The embedding $j \colon 2 \to \bar 2$ is an epimorphism since for every $G,H \colon \bar 2 \to X$ such that $G(0\to 1)=G(0 \to 1)$ have to send $1 \to 0$ in *the inverse of $G(0 \to 1)=H(0 \to 1)$.
Of course from this example it becomes clear that one can perfect the previoius said condition by proving that $F \colon \mathbf C \to \mathbf D$ is an epimorphism iff it's surjective on object and every morphism in $\mathbf D$ is a composite of morphism in $\text{Im} F$ and their inverse (if they exist).
Nonetheless I'm not aware if this is a full characterization of epimorphisms in $\mathbf{Cat}$.
Hope this helps.
Best Answer
Maybe here it helps to write down the definitions with less words and more formulas:
Let $(X,\leq)$ be a preorder. Define a category $I(X,\leq)$ has follows: $\mathrm{Ob}(I(X,\leq)) := X$ and $$\mathrm{Hom}(x,x') := \begin{cases} \{(x,x')\} & x \leq x' \\ \emptyset & \text{else} \end{cases}.$$ This might seem awkward at first, but notice that this definition makes the Hom-sets disjoint, which is what we really need to have a well-defined source and target of a morphism.

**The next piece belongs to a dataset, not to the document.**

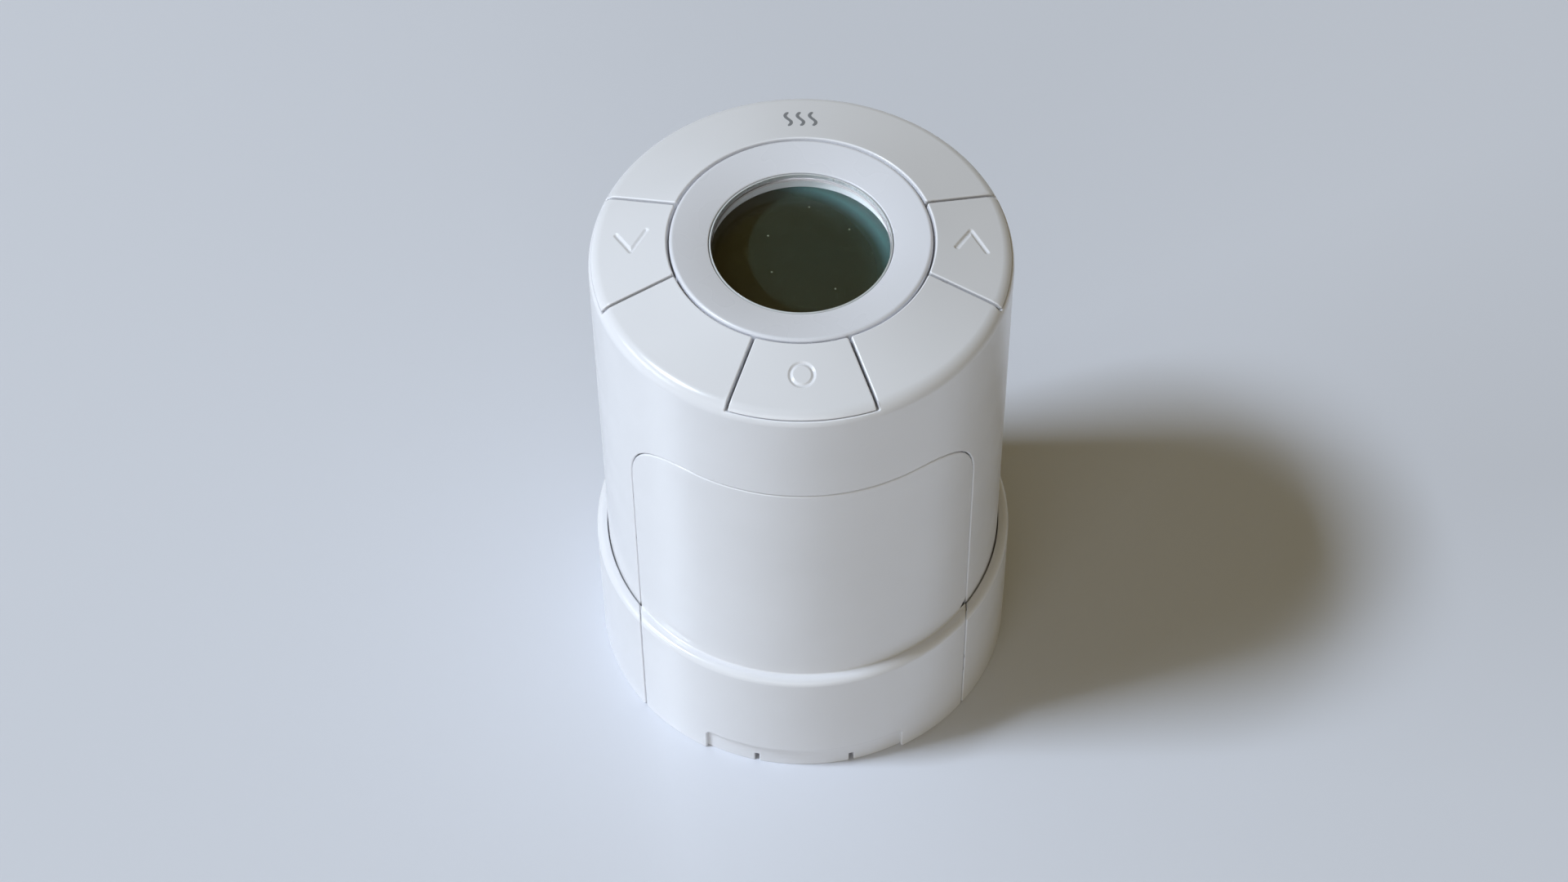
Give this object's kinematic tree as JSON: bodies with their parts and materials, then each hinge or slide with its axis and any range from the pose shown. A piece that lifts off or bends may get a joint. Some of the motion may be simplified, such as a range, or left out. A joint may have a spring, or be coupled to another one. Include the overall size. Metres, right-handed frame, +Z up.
{
  "type": "thermostatic radiator valve",
  "caption": "Electronic radiator thermostat head: display under a round lens, flex push buttons, battery cover, geared spindle drive and a union nut for the valve.",
  "frame": {"origin": "centre of the base, on the surface the valve head stands on", "axes": "+Z up along the spindle, from the valve coupling to the display; the battery cover and the round-dot button face -Y"},
  "size_m": [0.054, 0.054, 0.0752],
  "materials": {
    "white_shell": "satin white ABS",
    "bezel_plastic": "satin pale grey ABS",
    "inner_plastic": "matt pale grey ABS",
    "lens": "clear polished",
    "lcd": "dark reflective LCD",
    "light_guide": "clear acrylic",
    "seal_foam": "pale grey silicone foam",
    "elastomer": "conductive elastomer",
    "dark_plastic": "black moulded",
    "pcb": "solder mask on glass epoxy",
    "steel": "bright steel",
    "nickel": "nickel plated spring steel",
    "copper": "bare copper wire",
    "brass": "turned brass",
    "gear_plastic": "natural acetal",
    "cell_wrap": "printed film wrap",
    "wire": "silicone insulated wire",
    "nut_metal": "satin nickel plated brass"
  },
  "bodies": {
    "body": {"housing": "white_shell", "base_collar": "white_shell", "bezel_ring": "bezel_plastic", "display_lens": "lens", "lens_seal": "seal_foam", "lcd_frame": "inner_plastic", "lcd_cell": "lcd", "light_guide": "light_guide", "lcd_connectors": "elastomer", "switch_down": "dark_plastic", "switch_up": "dark_plastic", "switch_select": "dark_plastic", "main_pcb": "pcb", "pcb_screws": "steel", "microcontroller": "dark_plastic", "radio_module": "nickel", "antenna": "copper", "temperature_sensor": "dark_plastic", "chassis": "inner_plastic", "base_cover": "inner_plastic", "base_cover_screws": "steel", "battery_left": "cell_wrap", "battery_right": "cell_wrap", "contact_link": "nickel", "contact_positive": "nickel", "contact_spring": "nickel", "motor": "steel", "motor_leads": "wire", "gearbox_base": "inner_plastic", "gearbox_cover": "inner_plastic", "gearbox_screws": "steel", "gear_pins": "steel", "thrust_washer": "steel", "coupling_bush": "nut_metal"},
    "battery_cover": {"battery_cover": "white_shell", "cell_pad": "seal_foam"},
    "button_down": {"button_down": "white_shell"},
    "button_up": {"button_up": "white_shell"},
    "button_select": {"button_select": "white_shell"},
    "stem_down": {"stem_down": "dark_plastic"},
    "stem_up": {"stem_up": "dark_plastic"},
    "stem_select": {"stem_select": "dark_plastic"},
    "drive_gear": {"drive_gear": "gear_plastic"},
    "spindle": {"spindle": "steel", "spindle_tip": "brass"},
    "lower_gear": {"lower_gear": "gear_plastic"},
    "upper_gear": {"upper_gear": "gear_plastic"},
    "motor_pinion": {"motor_pinion": "brass"},
    "coupling_nut": {"coupling_nut": "nut_metal"}
  },
  "joints": [
    {"name": "cover_slide", "type": "slide", "parent": "body", "child": "battery_cover", "axis": [0, -1, 0], "range_m": [0, 0.03]},
    {"name": "down_press", "type": "hinge", "parent": "body", "child": "button_down", "pos_m": [-0.025, 0, 0.072], "axis": [0, 1, 0], "range_deg": [0, 2.5], "stiffness_Nm_per_rad": 0.15, "springref_deg": -1.15},
    {"name": "down_stem_slide", "type": "slide", "parent": "body", "child": "stem_down", "axis": [0, 0, -1], "range_m": [0, 0.000235]},
    {"name": "up_press", "type": "hinge", "parent": "body", "child": "button_up", "pos_m": [0.025, 0, 0.072], "axis": [0, -1, 0], "range_deg": [0, 2.5], "stiffness_Nm_per_rad": 0.15, "springref_deg": -1.15},
    {"name": "up_stem_slide", "type": "slide", "parent": "body", "child": "stem_up", "axis": [0, 0, -1], "range_m": [0, 0.000235]},
    {"name": "select_press", "type": "hinge", "parent": "body", "child": "button_select", "pos_m": [0, -0.025, 0.072], "axis": [-1, 0, 0], "range_deg": [0, 2.5], "stiffness_Nm_per_rad": 0.15, "springref_deg": -1.15},
    {"name": "select_stem_slide", "type": "slide", "parent": "body", "child": "stem_select", "axis": [0, 0, -1], "range_m": [0, 0.000235]},
    {"name": "spindle_slide", "type": "slide", "parent": "body", "child": "spindle", "axis": [0, 0, -1], "range_m": [0, 0.0045]},
    {"name": "drive_turn", "type": "hinge", "parent": "body", "child": "drive_gear", "pos_m": [0, 0, 0.033], "axis": [0, 0, 1], "range_deg": [0, 1621.62]},
    {"name": "lower_gear_turn", "type": "hinge", "parent": "body", "child": "lower_gear", "pos_m": [0, 0.00755, 0.033], "axis": [0, 0, 1], "range_deg": [-3243.24, 0]},
    {"name": "upper_gear_turn", "type": "hinge", "parent": "body", "child": "upper_gear", "pos_m": [0.0087, 0.01257, 0.033], "axis": [0, 0, 1], "range_deg": [0, 9729.72]},
    {"name": "pinion_turn", "type": "hinge", "parent": "body", "child": "motor_pinion", "pos_m": [0.00028, 0.01406, 0.033], "axis": [0, 0, 1], "range_deg": [-23351.33, 0]},
    {"name": "nut_turn", "type": "hinge", "parent": "body", "child": "coupling_nut", "pos_m": [0, 0, 0.005], "axis": [0, 0, 1], "continuous": true}
  ],
  "couplings": [
    {"joint": "down_press", "follows": "down_stem_slide", "rad_per_m": 185.19},
    {"joint": "up_press", "follows": "up_stem_slide", "rad_per_m": 185.19},
    {"joint": "select_press", "follows": "select_stem_slide", "rad_per_m": 185.19},
    {"joint": "drive_turn", "follows": "spindle_slide", "rad_per_m": 6283.2},
    {"joint": "lower_gear_turn", "follows": "spindle_slide", "rad_per_m": -12566},
    {"joint": "upper_gear_turn", "follows": "spindle_slide", "rad_per_m": 37699},
    {"joint": "pinion_turn", "follows": "spindle_slide", "rad_per_m": -90478}
  ]
}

Alternatively, you could define $\mathrm{Mor}(I(X,\leq))$ to be the set $\leq$. Remember that $\leq$ is a subset of $X \times X$. Then define source and target $s,t : {\leq} \to X$ as the two projections.
Let $f : (X,\leq) \to (Y,\leq)$ be a monotone map. We define a functor $ I(f) : I(X,\leq) \to I(Y,\leq)$. The map on objects is just $f : X \to Y$. The action on morphisms is a family of maps $$\mathrm{Hom}(x,x') \to \mathrm{Hom}(f(x),f(x')).$$ Since $\emptyset$ is the initial set, there is nothing to define unless $x \leq x'$, in which case also $f(x) \leq f(x')$ (by assumption) and we have to define a map $$\{(x,x')\} \to \{(f(x),f(x'))\},$$ which is of course unique and exists.
Alternatively, notice that $f \times f$ restricts to a map of sets ${\leq_X} \to {\leq_Y}$, and this is the "global" morphism part of $I(f)$.
It is trivial to check that $I(f)$ is indeed a functor, and that we have $I(\mathrm{id})=\mathrm{id}$ and $I(fg)=I(f)I(g)$. Thus, $I$ is a functor $\mathbf{PreOrd} \to \mathbf{Cat}$. One can show that $I$ is fully faithful and the image consists of all thin small categories.